TASK TO COMPLETE
Reproduce every record exactly as it appears, but not the pictures.

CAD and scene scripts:
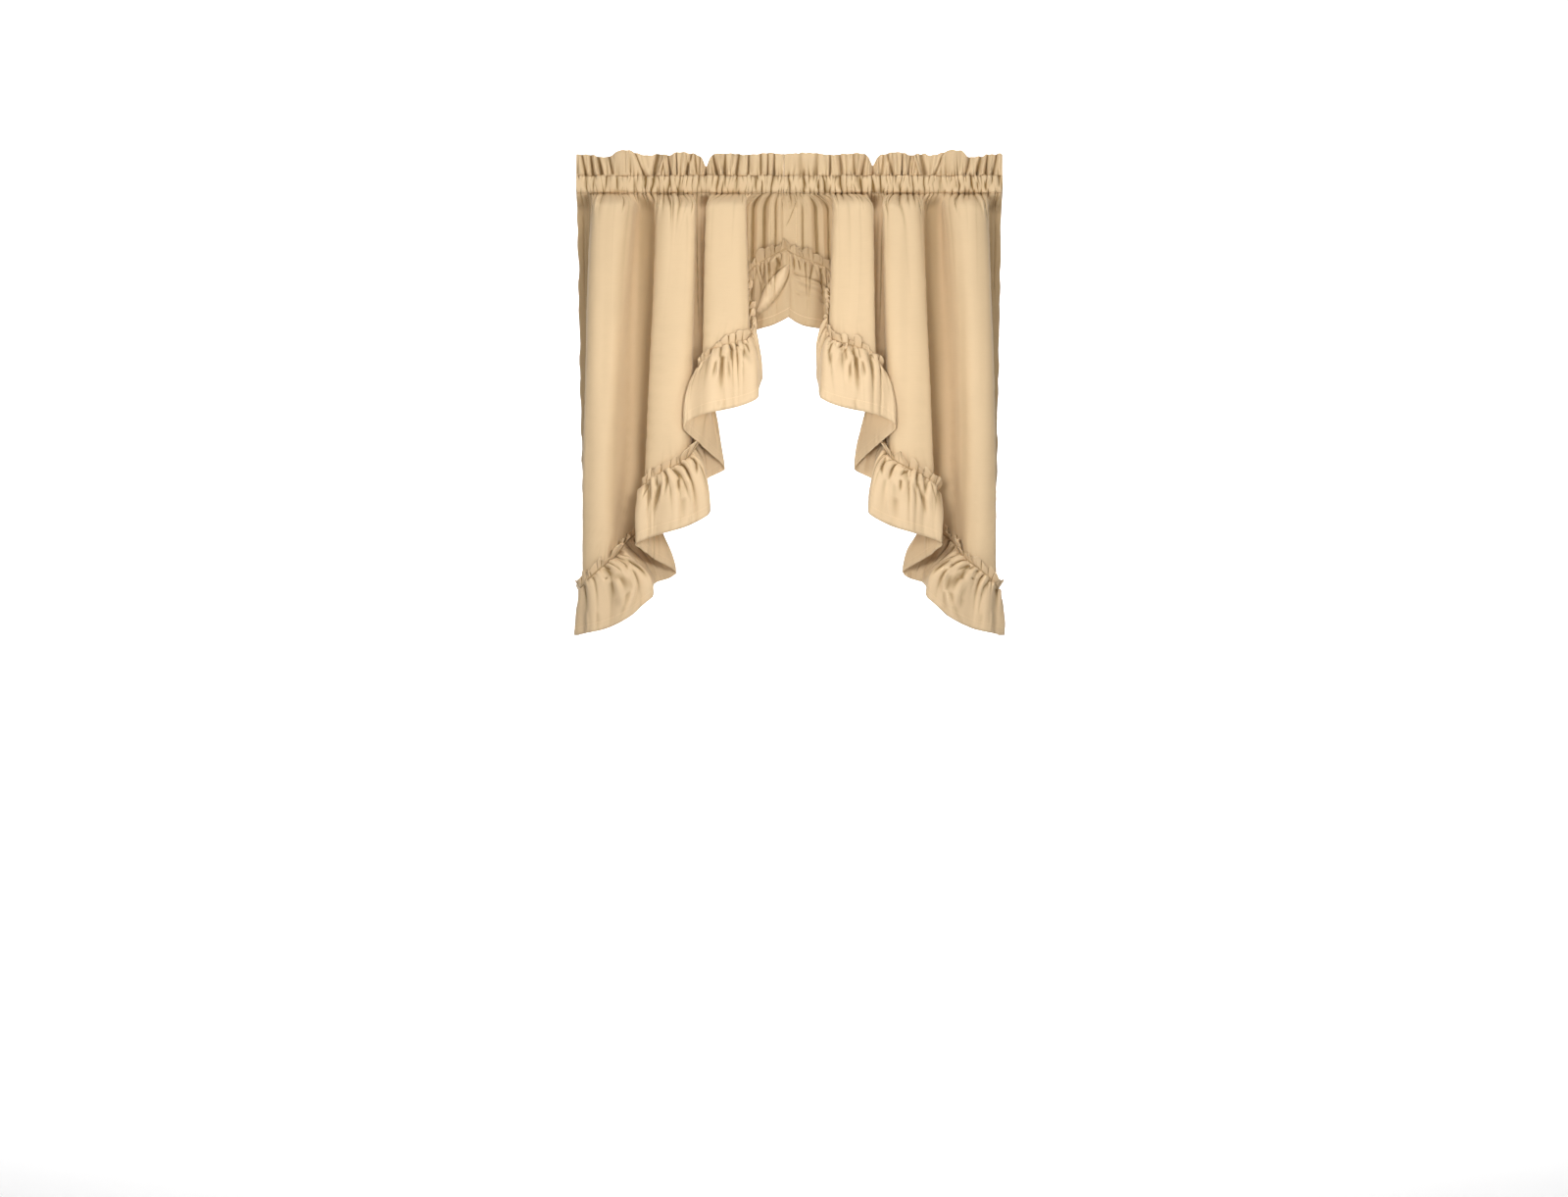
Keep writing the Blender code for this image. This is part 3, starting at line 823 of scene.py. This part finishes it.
    # Painted shade: darker in the gathers, along the seam and in the middle, but not on the leaf-shaped fold
    narrow = valleys(relief, run[0, 1], reach=4.5, depth=2.0)
    shade = np.maximum(0.85 * narrow, 0.66 * valleys(relief, run[0, 1], reach=12.0, depth=4.4))
    shade *= 1 - 0.7 * smooth(66, 124, below)
    shade[:HEADING_ROWS] = np.clip(1.5 * shade[:HEADING_ROWS], 0, 1)
    shade = np.maximum(shade, SEAM_SHADE * near(flat_down, 2.8))
    off_leaf = 1 - np.clip(leaf / 4, 0, 1)
    shade = np.maximum(shade, RUFFLE_CENTRE_SHADE * in_centre(swag, along) * off_leaf)
    relief[:HEADING_ROWS] = 0
    side_push[:HEADING_ROWS] = 0
    inner_end = 1 - smooth(0, 10, along)
    relief *= 1 - 0.8 * inner_end
    grid = grid + outwards(grid) * relief[..., None]
    grid = grid + tangent[None] * (side_push * ends)[..., None]
    if swag.side < 0:
        lapped = (1 - smooth(0, 26, along)) * smooth(-6, 14, flat_down)
        grid[..., 0] -= 10.0 * lapped * (1 - 0.55 * below / SKIRT_DEPTH)
        grid[..., 1] += 3.5 * lapped
    flat_across = along / swag.along[-1] * RUFFLE_FLAT[0] / MM
    return grid, flat_across, flat_down, shade


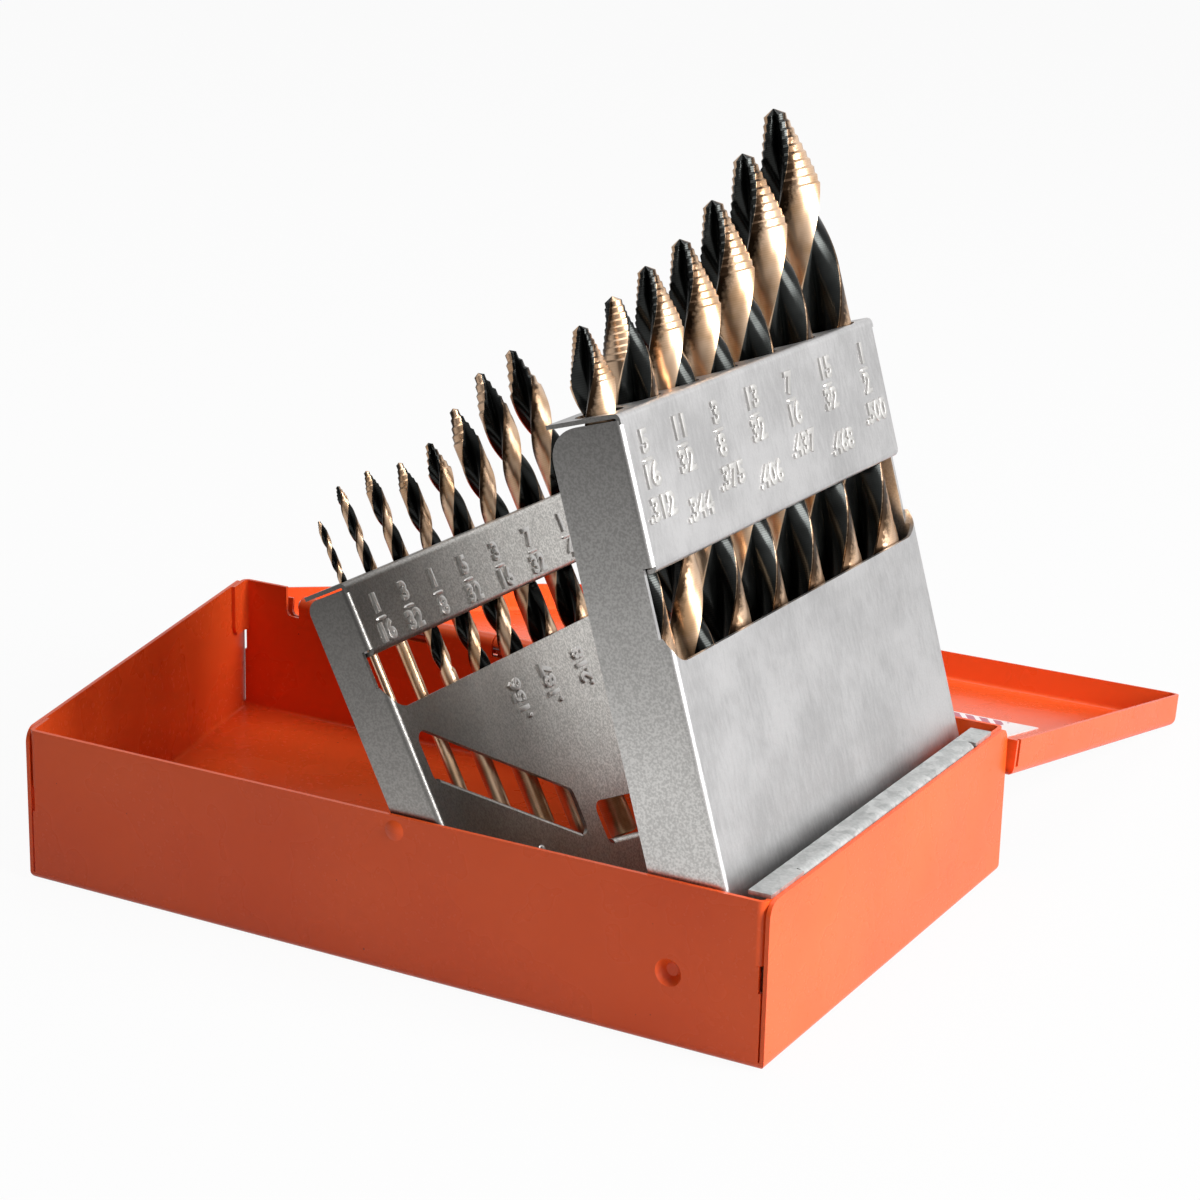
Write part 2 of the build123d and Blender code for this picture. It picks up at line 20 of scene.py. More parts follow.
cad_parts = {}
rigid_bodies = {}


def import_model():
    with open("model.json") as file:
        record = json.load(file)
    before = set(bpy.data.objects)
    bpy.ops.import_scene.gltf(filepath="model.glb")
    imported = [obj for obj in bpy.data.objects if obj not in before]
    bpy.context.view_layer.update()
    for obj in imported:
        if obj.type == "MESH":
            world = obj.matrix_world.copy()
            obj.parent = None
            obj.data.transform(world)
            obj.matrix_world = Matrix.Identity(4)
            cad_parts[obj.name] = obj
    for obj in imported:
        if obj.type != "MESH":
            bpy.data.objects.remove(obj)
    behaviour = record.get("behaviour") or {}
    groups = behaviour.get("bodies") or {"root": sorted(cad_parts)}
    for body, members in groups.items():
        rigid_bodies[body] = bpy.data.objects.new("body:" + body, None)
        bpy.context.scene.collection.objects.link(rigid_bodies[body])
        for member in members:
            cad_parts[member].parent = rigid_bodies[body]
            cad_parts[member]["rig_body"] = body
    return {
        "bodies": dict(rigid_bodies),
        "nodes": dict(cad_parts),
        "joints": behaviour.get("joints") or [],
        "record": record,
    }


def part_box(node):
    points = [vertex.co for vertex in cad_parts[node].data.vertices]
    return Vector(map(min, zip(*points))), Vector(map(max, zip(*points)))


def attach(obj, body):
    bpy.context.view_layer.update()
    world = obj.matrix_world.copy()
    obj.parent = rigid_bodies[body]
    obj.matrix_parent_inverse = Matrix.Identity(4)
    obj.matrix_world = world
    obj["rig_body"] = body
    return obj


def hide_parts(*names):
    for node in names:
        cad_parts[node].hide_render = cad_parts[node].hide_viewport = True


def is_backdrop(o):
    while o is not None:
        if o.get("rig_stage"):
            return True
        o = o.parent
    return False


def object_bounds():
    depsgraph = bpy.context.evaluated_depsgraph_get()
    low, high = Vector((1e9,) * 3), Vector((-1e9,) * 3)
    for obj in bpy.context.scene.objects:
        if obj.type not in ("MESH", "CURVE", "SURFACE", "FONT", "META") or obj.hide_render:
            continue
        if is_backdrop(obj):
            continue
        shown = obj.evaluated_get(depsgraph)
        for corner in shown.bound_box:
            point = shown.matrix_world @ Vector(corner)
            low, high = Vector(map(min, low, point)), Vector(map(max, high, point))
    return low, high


log = logging.getLogger("drill_bit_case")

MM = 0.001
SENSOR_MM = 36.0
WHITE = (1, 1, 1, 1)
NOISE_RANGE = (0.3, 0.7)  # most of a noise texture's values lie in here
COLOUR_MIX_INPUTS = (0, 6, 7)  # the factor and both colours of a mix node set to colours
COLOUR_MIX_RESULT = 2

SEAM_MM = 0.0001  # text points closer than this are one point
TEXT_SHARP_DEGREES = 40.0

Range = tuple[float, float]


class Body(Enum):
    """The moving bodies that carry added pieces."""

    LARGE_RACK = "large_rack"
    SMALL_RACK = "small_rack"


def linear(colour: str) -> tuple[float, float, float, float]:
    """Turn an sRGB hex colour to linear RGBA, by the standard sRGB curve.

    Args:
        colour: six hex digits after a hash.

    Returns:
        Linear red, green and blue, and an alpha of 1.
    """
    values = [int(colour[i : i + 2], 16) / 255 for i in (1, 3, 5)]
    red, green, blue = (v / 12.92 if v <= 0.04045 else ((v + 0.055) / 1.055) ** 2.4 for v in values)
    return (red, green, blue, 1.0)


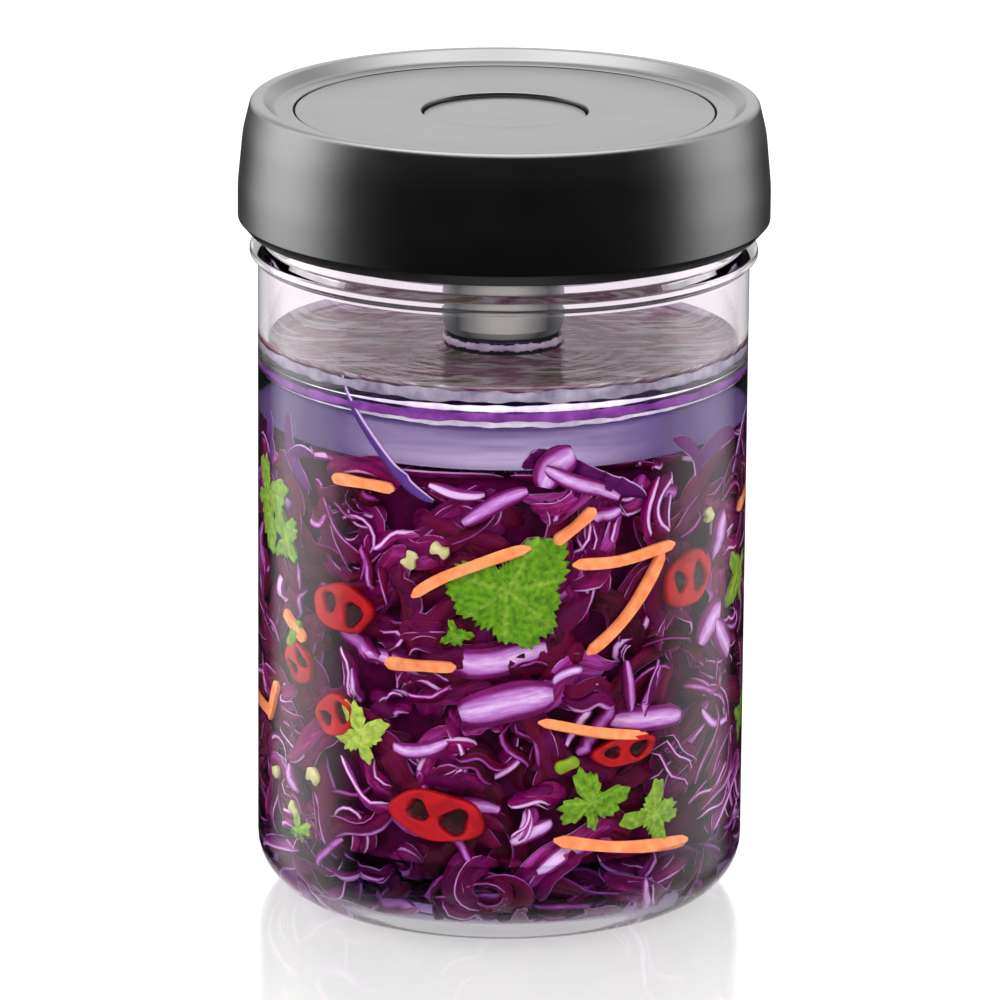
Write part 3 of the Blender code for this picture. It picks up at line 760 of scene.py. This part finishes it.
# Herb leaf: its rim is eight lengths round the leaf, joined by a smooth periodic curve, less lobes
# and teeth, which are triangle waves of the angle; the thin blade waves more towards the rim.
leafLook = {
    "azimuth": [1.5, -36, 22.5, 41, -11, -64, -57, 78, 83, 140, 190, 236, 285, 120],
    "height": [81.5, 46.3, 32.6, 27.6, 71.0, 85, 20, 74, 40, 88, 40, 76, 92, 20],
    "size": [1.0, 0.50, 0.62, 0.52, 0.26, 0.45, 0.3, 0.5, 0.4, 0.8, 0.7, 0.6, 0.8, 0.7],
    "turn": [0, 1.2, 0.2, 2.4, 0.3, 1.6, 0.4, 1.4, 1.0, 2.2, 0.4, 3.0, 5.0, 1.0],
    "pale": [0, 0.9, 0.1, 0.35, 0, 0.2, 0.2, 0.3, 0.1, 0, 0.2, 0, 0.3, 0],
}
leafShapes = [
    [11.6, 15.0, 7.0, 8.6, 12.8, 9.8, 11.8, 13.0],
    [12.5, 7.0, 12.0, 6.5, 10.5, 8.0, 7.0, 9.5],
    [8.0, 14.0, 7.5, 11.0, 9.5, 10.5, 9.0, 12.5],
]


def makeLeaves():
    mat = leafMaterial()
    for i, (azimuth, height, size, turn, pale) in enumerate(zip(*leafLook.values())):
        asFood(makeLeaf(i, arc(azimuth), height, size, turn, pale), mat)
        keepClear(arc(azimuth), height, 11.5 * size, 3.2 if i else 4.0)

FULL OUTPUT
Keep writing the Blender code for this image. This is part 3, starting at line 823 of scene.py. This part finishes it.
    # Painted shade: darker in the gathers, along the seam and in the middle, but not on the leaf-shaped fold
    narrow = valleys(relief, run[0, 1], reach=4.5, depth=2.0)
    shade = np.maximum(0.85 * narrow, 0.66 * valleys(relief, run[0, 1], reach=12.0, depth=4.4))
    shade *= 1 - 0.7 * smooth(66, 124, below)
    shade[:HEADING_ROWS] = np.clip(1.5 * shade[:HEADING_ROWS], 0, 1)
    shade = np.maximum(shade, SEAM_SHADE * near(flat_down, 2.8))
    off_leaf = 1 - np.clip(leaf / 4, 0, 1)
    shade = np.maximum(shade, RUFFLE_CENTRE_SHADE * in_centre(swag, along) * off_leaf)
    relief[:HEADING_ROWS] = 0
    side_push[:HEADING_ROWS] = 0
    inner_end = 1 - smooth(0, 10, along)
    relief *= 1 - 0.8 * inner_end
    grid = grid + outwards(grid) * relief[..., None]
    grid = grid + tangent[None] * (side_push * ends)[..., None]
    if swag.side < 0:
        lapped = (1 - smooth(0, 26, along)) * smooth(-6, 14, flat_down)
        grid[..., 0] -= 10.0 * lapped * (1 - 0.55 * below / SKIRT_DEPTH)
        grid[..., 1] += 3.5 * lapped
    flat_across = along / swag.along[-1] * RUFFLE_FLAT[0] / MM
    return grid, flat_across, flat_down, shade


Write part 2 of the build123d and Blender code for this picture. It picks up at line 20 of scene.py. More parts follow.
cad_parts = {}
rigid_bodies = {}


def import_model():
    with open("model.json") as file:
        record = json.load(file)
    before = set(bpy.data.objects)
    bpy.ops.import_scene.gltf(filepath="model.glb")
    imported = [obj for obj in bpy.data.objects if obj not in before]
    bpy.context.view_layer.update()
    for obj in imported:
        if obj.type == "MESH":
            world = obj.matrix_world.copy()
            obj.parent = None
            obj.data.transform(world)
            obj.matrix_world = Matrix.Identity(4)
            cad_parts[obj.name] = obj
    for obj in imported:
        if obj.type != "MESH":
            bpy.data.objects.remove(obj)
    behaviour = record.get("behaviour") or {}
    groups = behaviour.get("bodies") or {"root": sorted(cad_parts)}
    for body, members in groups.items():
        rigid_bodies[body] = bpy.data.objects.new("body:" + body, None)
        bpy.context.scene.collection.objects.link(rigid_bodies[body])
        for member in members:
            cad_parts[member].parent = rigid_bodies[body]
            cad_parts[member]["rig_body"] = body
    return {
        "bodies": dict(rigid_bodies),
        "nodes": dict(cad_parts),
        "joints": behaviour.get("joints") or [],
        "record": record,
    }


def part_box(node):
    points = [vertex.co for vertex in cad_parts[node].data.vertices]
    return Vector(map(min, zip(*points))), Vector(map(max, zip(*points)))


def attach(obj, body):
    bpy.context.view_layer.update()
    world = obj.matrix_world.copy()
    obj.parent = rigid_bodies[body]
    obj.matrix_parent_inverse = Matrix.Identity(4)
    obj.matrix_world = world
    obj["rig_body"] = body
    return obj


def hide_parts(*names):
    for node in names:
        cad_parts[node].hide_render = cad_parts[node].hide_viewport = True


def is_backdrop(o):
    while o is not None:
        if o.get("rig_stage"):
            return True
        o = o.parent
    return False


def object_bounds():
    depsgraph = bpy.context.evaluated_depsgraph_get()
    low, high = Vector((1e9,) * 3), Vector((-1e9,) * 3)
    for obj in bpy.context.scene.objects:
        if obj.type not in ("MESH", "CURVE", "SURFACE", "FONT", "META") or obj.hide_render:
            continue
        if is_backdrop(obj):
            continue
        shown = obj.evaluated_get(depsgraph)
        for corner in shown.bound_box:
            point = shown.matrix_world @ Vector(corner)
            low, high = Vector(map(min, low, point)), Vector(map(max, high, point))
    return low, high


log = logging.getLogger("drill_bit_case")

MM = 0.001
SENSOR_MM = 36.0
WHITE = (1, 1, 1, 1)
NOISE_RANGE = (0.3, 0.7)  # most of a noise texture's values lie in here
COLOUR_MIX_INPUTS = (0, 6, 7)  # the factor and both colours of a mix node set to colours
COLOUR_MIX_RESULT = 2

SEAM_MM = 0.0001  # text points closer than this are one point
TEXT_SHARP_DEGREES = 40.0

Range = tuple[float, float]


class Body(Enum):
    """The moving bodies that carry added pieces."""

    LARGE_RACK = "large_rack"
    SMALL_RACK = "small_rack"


def linear(colour: str) -> tuple[float, float, float, float]:
    """Turn an sRGB hex colour to linear RGBA, by the standard sRGB curve.

    Args:
        colour: six hex digits after a hash.

    Returns:
        Linear red, green and blue, and an alpha of 1.
    """
    values = [int(colour[i : i + 2], 16) / 255 for i in (1, 3, 5)]
    red, green, blue = (v / 12.92 if v <= 0.04045 else ((v + 0.055) / 1.055) ** 2.4 for v in values)
    return (red, green, blue, 1.0)


Write part 3 of the Blender code for this picture. It picks up at line 760 of scene.py. This part finishes it.
# Herb leaf: its rim is eight lengths round the leaf, joined by a smooth periodic curve, less lobes
# and teeth, which are triangle waves of the angle; the thin blade waves more towards the rim.
leafLook = {
    "azimuth": [1.5, -36, 22.5, 41, -11, -64, -57, 78, 83, 140, 190, 236, 285, 120],
    "height": [81.5, 46.3, 32.6, 27.6, 71.0, 85, 20, 74, 40, 88, 40, 76, 92, 20],
    "size": [1.0, 0.50, 0.62, 0.52, 0.26, 0.45, 0.3, 0.5, 0.4, 0.8, 0.7, 0.6, 0.8, 0.7],
    "turn": [0, 1.2, 0.2, 2.4, 0.3, 1.6, 0.4, 1.4, 1.0, 2.2, 0.4, 3.0, 5.0, 1.0],
    "pale": [0, 0.9, 0.1, 0.35, 0, 0.2, 0.2, 0.3, 0.1, 0, 0.2, 0, 0.3, 0],
}
leafShapes = [
    [11.6, 15.0, 7.0, 8.6, 12.8, 9.8, 11.8, 13.0],
    [12.5, 7.0, 12.0, 6.5, 10.5, 8.0, 7.0, 9.5],
    [8.0, 14.0, 7.5, 11.0, 9.5, 10.5, 9.0, 12.5],
]


def makeLeaves():
    mat = leafMaterial()
    for i, (azimuth, height, size, turn, pale) in enumerate(zip(*leafLook.values())):
        asFood(makeLeaf(i, arc(azimuth), height, size, turn, pale), mat)
        keepClear(arc(azimuth), height, 11.5 * size, 3.2 if i else 4.0)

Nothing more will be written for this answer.